■ **PROBLEM**
Write the listing out again, all of it, word for word.

■ **INFORMATION SHOWN**
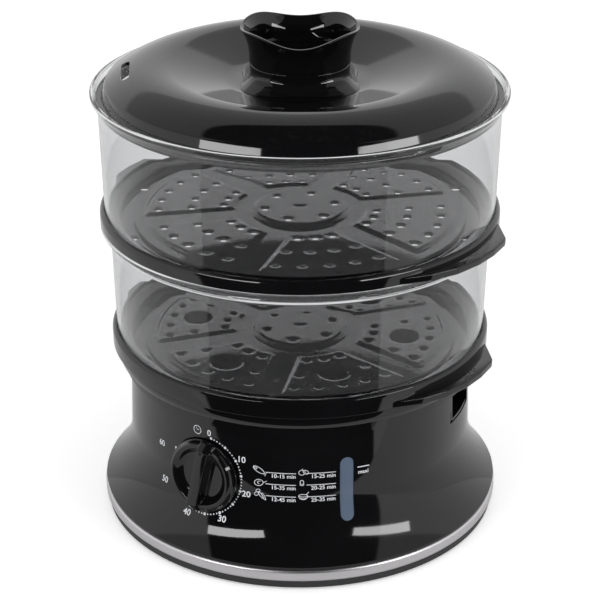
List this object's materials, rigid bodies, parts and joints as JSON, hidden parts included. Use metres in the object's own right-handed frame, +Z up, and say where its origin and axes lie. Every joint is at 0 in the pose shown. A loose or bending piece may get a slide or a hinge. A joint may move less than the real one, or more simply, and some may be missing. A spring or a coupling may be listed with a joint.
{
  "type": "electric food steamer",
  "caption": "Electric food steamer: timer base with water tank and level window, juice collector, stacked clear bowls with lift-out grids, dished lid with cup handle.",
  "frame": {"origin": "centre of the standing surface, under the middle of the round base", "axes": "+Z up; -Y is the front, between the timer knob and the water level window; +X to the right as seen from the front"},
  "size_m": [0.256, 0.256, 0.3169],
  "materials": {
    "black_gloss": "high-gloss black polypropylene",
    "black_soft": "satin black polypropylene",
    "clear_bowl": "clear injection-moulded plastic, slightly smoked by steam",
    "silver_trim": "satin silver band",
    "screw_steel": "zinc-plated steel",
    "foot_rubber": "black rubber",
    "window_tint": "translucent blue-grey plastic",
    "seal_rubber": "red silicone rubber",
    "heater_alloy": "die-cast, non-stick grey",
    "element_steel": "heat-tinted stainless tube",
    "case_resin": "off-white heat-resistant resin",
    "wire_brown": "brown silicone insulation",
    "wire_red": "red glass-fibre sleeve",
    "wire_blue": "blue silicone insulation",
    "wire_earth": "green and yellow silicone insulation"
  },
  "bodies": {
    "base": {"base_housing": "black_gloss", "trim_ring": "silver_trim", "bottom_plate": "black_soft", "rubber_feet": "foot_rubber", "base_screws": "screw_steel", "water_tank": "black_gloss", "tank_deck": "black_gloss", "water_filler": "black_gloss", "level_window": "window_tint", "window_gasket": "seal_rubber", "timer_case": "case_resin", "timer_bell": "screw_steel", "timer_screws": "screw_steel", "heater_plate": "heater_alloy", "heater_gasket": "seal_rubber", "heater_element": "element_steel", "heater_clamp": "screw_steel", "heater_nuts": "screw_steel", "thermostat": "black_soft", "thermal_fuse": "case_resin", "fuse_clip": "screw_steel", "terminal_block": "case_resin", "block_screws": "screw_steel", "cord_gland": "foot_rubber", "live_wire": "wire_brown", "switched_wire": "wire_brown", "fuse_leads": "wire_red", "neutral_wire": "wire_blue", "earth_wire": "wire_earth"},
    "lid": {"lid_dome": "black_gloss", "lid_handle_base": "black_gloss", "lid_handle_cup": "black_gloss", "lid_handle_screws": "screw_steel"},
    "upper_grid": {"upper_grid": "black_gloss"},
    "upper_bowl": {"upper_bowl_wall": "clear_bowl", "upper_bowl_base": "black_gloss"},
    "lower_grid": {"lower_grid": "black_gloss"},
    "lower_bowl": {"lower_bowl_wall": "clear_bowl", "lower_bowl_base": "black_gloss"},
    "juice_collector": {"juice_collector": "black_gloss", "collector_wall": "black_gloss", "collector_floor": "black_gloss", "collector_chimney": "black_gloss"},
    "turbo_ring": {"turbo_ring": "black_soft"},
    "timer_knob": {"timer_knob": "black_gloss", "timer_shaft": "screw_steel"}
  },
  "joints": [
    {"name": "turbo_ring_lift", "type": "slide", "parent": "base", "child": "turbo_ring", "axis": [0, 0, 1], "range_m": [0, 0.09]},
    {"name": "juice_collector_lift", "type": "slide", "parent": "turbo_ring", "child": "juice_collector", "axis": [0, 0, 1], "range_m": [0, 0.04]},
    {"name": "lower_bowl_lift", "type": "slide", "parent": "juice_collector", "child": "lower_bowl", "axis": [0, 0, 1], "range_m": [0, 0.04]},
    {"name": "lower_grid_lift", "type": "slide", "parent": "lower_bowl", "child": "lower_grid", "axis": [0, 0, 1], "range_m": [0, 0.1]},
    {"name": "upper_bowl_lift", "type": "slide", "parent": "lower_grid", "child": "upper_bowl", "axis": [0, 0, 1], "range_m": [0, 0.04]},
    {"name": "upper_grid_lift", "type": "slide", "parent": "upper_bowl", "child": "upper_grid", "axis": [0, 0, 1], "range_m": [0, 0.1]},
    {"name": "lid_lift", "type": "slide", "parent": "upper_grid", "child": "lid", "axis": [0, 0, 1], "range_m": [0, 0.05]},
    {"name": "timer_turn", "type": "hinge", "parent": "base", "child": "timer_knob", "pos_m": [-0.05872, -0.09396, 0.0617], "axis": [0.5278, 0.8447, -0.0889], "range_deg": [0, 282]}
  ]
}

■ **RESULT BELOW**
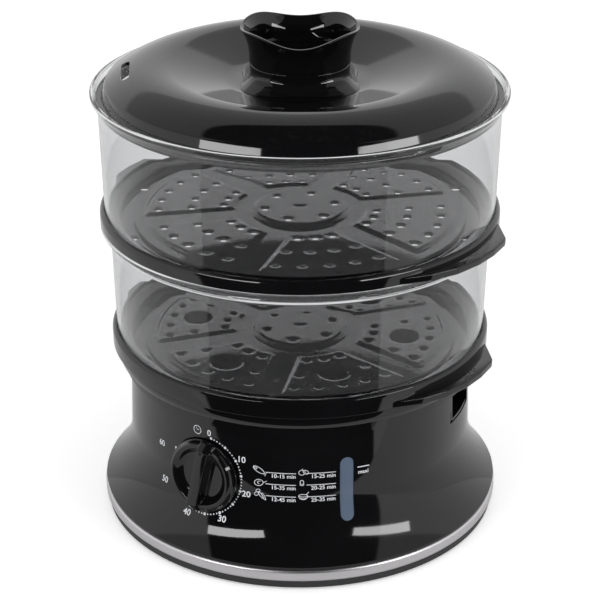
List this object's materials, rigid bodies, parts and joints as JSON, hidden parts included. Use metres in the object's own right-handed frame, +Z up, and say where its origin and axes lie. Every joint is at 0 in the pose shown. A loose or bending piece may get a slide or a hinge. A joint may move less than the real one, or more simply, and some may be missing. A spring or a coupling may be listed with a joint.
{
  "type": "electric food steamer",
  "caption": "Electric food steamer: timer base with water tank and level window, juice collector, stacked clear bowls with lift-out grids, dished lid with cup handle.",
  "frame": {"origin": "centre of the standing surface, under the middle of the round base", "axes": "+Z up; -Y is the front, between the timer knob and the water level window; +X to the right as seen from the front"},
  "size_m": [0.256, 0.256, 0.3169],
  "materials": {
    "black_gloss": "high-gloss black polypropylene",
    "black_soft": "satin black polypropylene",
    "clear_bowl": "clear injection-moulded plastic, slightly smoked by steam",
    "silver_trim": "satin silver band",
    "screw_steel": "zinc-plated steel",
    "foot_rubber": "black rubber",
    "window_tint": "translucent blue-grey plastic",
    "seal_rubber": "red silicone rubber",
    "heater_alloy": "die-cast, non-stick grey",
    "element_steel": "heat-tinted stainless tube",
    "case_resin": "off-white heat-resistant resin",
    "wire_brown": "brown silicone insulation",
    "wire_red": "red glass-fibre sleeve",
    "wire_blue": "blue silicone insulation",
    "wire_earth": "green and yellow silicone insulation"
  },
  "bodies": {
    "base": {"base_housing": "black_gloss", "trim_ring": "silver_trim", "bottom_plate": "black_soft", "rubber_feet": "foot_rubber", "base_screws": "screw_steel", "water_tank": "black_gloss", "tank_deck": "black_gloss", "water_filler": "black_gloss", "level_window": "window_tint", "window_gasket": "seal_rubber", "timer_case": "case_resin", "timer_bell": "screw_steel", "timer_screws": "screw_steel", "heater_plate": "heater_alloy", "heater_gasket": "seal_rubber", "heater_element": "element_steel", "heater_clamp": "screw_steel", "heater_nuts": "screw_steel", "thermostat": "black_soft", "thermal_fuse": "case_resin", "fuse_clip": "screw_steel", "terminal_block": "case_resin", "block_screws": "screw_steel", "cord_gland": "foot_rubber", "live_wire": "wire_brown", "switched_wire": "wire_brown", "fuse_leads": "wire_red", "neutral_wire": "wire_blue", "earth_wire": "wire_earth"},
    "lid": {"lid_dome": "black_gloss", "lid_handle_base": "black_gloss", "lid_handle_cup": "black_gloss", "lid_handle_screws": "screw_steel"},
    "upper_grid": {"upper_grid": "black_gloss"},
    "upper_bowl": {"upper_bowl_wall": "clear_bowl", "upper_bowl_base": "black_gloss"},
    "lower_grid": {"lower_grid": "black_gloss"},
    "lower_bowl": {"lower_bowl_wall": "clear_bowl", "lower_bowl_base": "black_gloss"},
    "juice_collector": {"juice_collector": "black_gloss", "collector_wall": "black_gloss", "collector_floor": "black_gloss", "collector_chimney": "black_gloss"},
    "turbo_ring": {"turbo_ring": "black_soft"},
    "timer_knob": {"timer_knob": "black_gloss", "timer_shaft": "screw_steel"}
  },
  "joints": [
    {"name": "turbo_ring_lift", "type": "slide", "parent": "base", "child": "turbo_ring", "axis": [0, 0, 1], "range_m": [0, 0.09]},
    {"name": "juice_collector_lift", "type": "slide", "parent": "turbo_ring", "child": "juice_collector", "axis": [0, 0, 1], "range_m": [0, 0.04]},
    {"name": "lower_bowl_lift", "type": "slide", "parent": "juice_collector", "child": "lower_bowl", "axis": [0, 0, 1], "range_m": [0, 0.04]},
    {"name": "lower_grid_lift", "type": "slide", "parent": "lower_bowl", "child": "lower_grid", "axis": [0, 0, 1], "range_m": [0, 0.1]},
    {"name": "upper_bowl_lift", "type": "slide", "parent": "lower_grid", "child": "upper_bowl", "axis": [0, 0, 1], "range_m": [0, 0.04]},
    {"name": "upper_grid_lift", "type": "slide", "parent": "upper_bowl", "child": "upper_grid", "axis": [0, 0, 1], "range_m": [0, 0.1]},
    {"name": "lid_lift", "type": "slide", "parent": "upper_grid", "child": "lid", "axis": [0, 0, 1], "range_m": [0, 0.05]},
    {"name": "timer_turn", "type": "hinge", "parent": "base", "child": "timer_knob", "pos_m": [-0.05872, -0.09396, 0.0617], "axis": [0.5278, 0.8447, -0.0889], "range_deg": [0, 282]}
  ]
}